Several truck drivers also spoke at the meeting, in defense of their livelihoods and their own practices at the meeting.
Lindell reminded those present that “this is just the beginning of the discussion,” and thanked State Senator Mark Mullet, who was instrumental in getting the funding and the higher priority ranking of the I-90/S.R. 18 interchange improvements to be approved by the State Legislature.
The project is scheduled to begin in 2019, and Washington Department of Transportation officials have noted that the weigh station is a very small, and undecided, piece of the overall project.
“We would like to move the weigh station, but whether or not we can move it to meet the needs of the Washington State Patrol remains to be seen,” said Kris Olsen, WSDOT spokeswoman for the Northwest Region.
According to a WSDOT report on the preliminary sites “Relocating the existing weigh station at the I-90/SR 18 interchange is necessary for the efficiency of the proposed interchange improvements as well as address Washington State Patrol’s needs to carry out commercial vehicle enforcement responsibilities such as weighing vehicles and safety inspections.”
The weigh station relocation, as a component of the overall S.R. 18/I-90 interchange project is still in the very preliminary stages, Olson noted. “We are still in process of selecting the consultant on the overall project.”
The consultant would be required to investigate the potential sites and identify other candidates for weigh station locations, Olson said.
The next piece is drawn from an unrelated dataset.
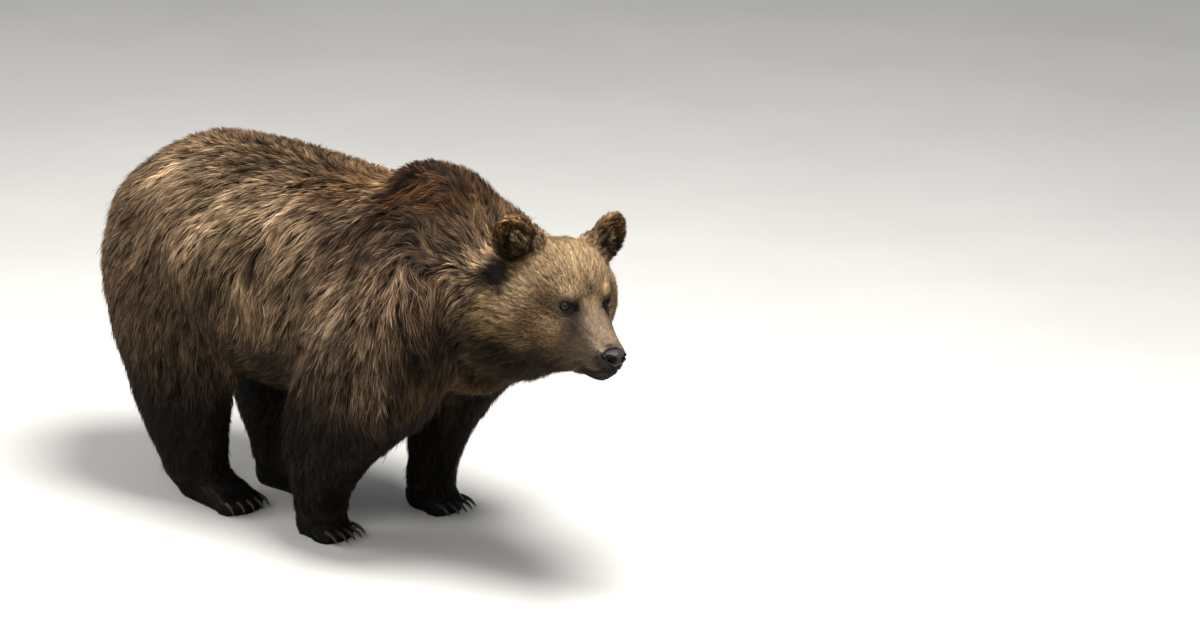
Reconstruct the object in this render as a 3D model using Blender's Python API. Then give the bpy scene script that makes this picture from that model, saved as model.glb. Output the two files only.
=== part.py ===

Each location will be considered for compatibility with the needs of the state patrol and the truck traffic, as well as environmental reviews.
Other sites considered included: milepost 28.4, East of the Winery Road interchange; milepost 36.2, between the 468th Avenue interchange and West Homestead Valley Road interchange; milepost 38.8, between the East and West Homestead Valley Road interchanges; and milepost 80.3, West of the Bullfrog Road interchange.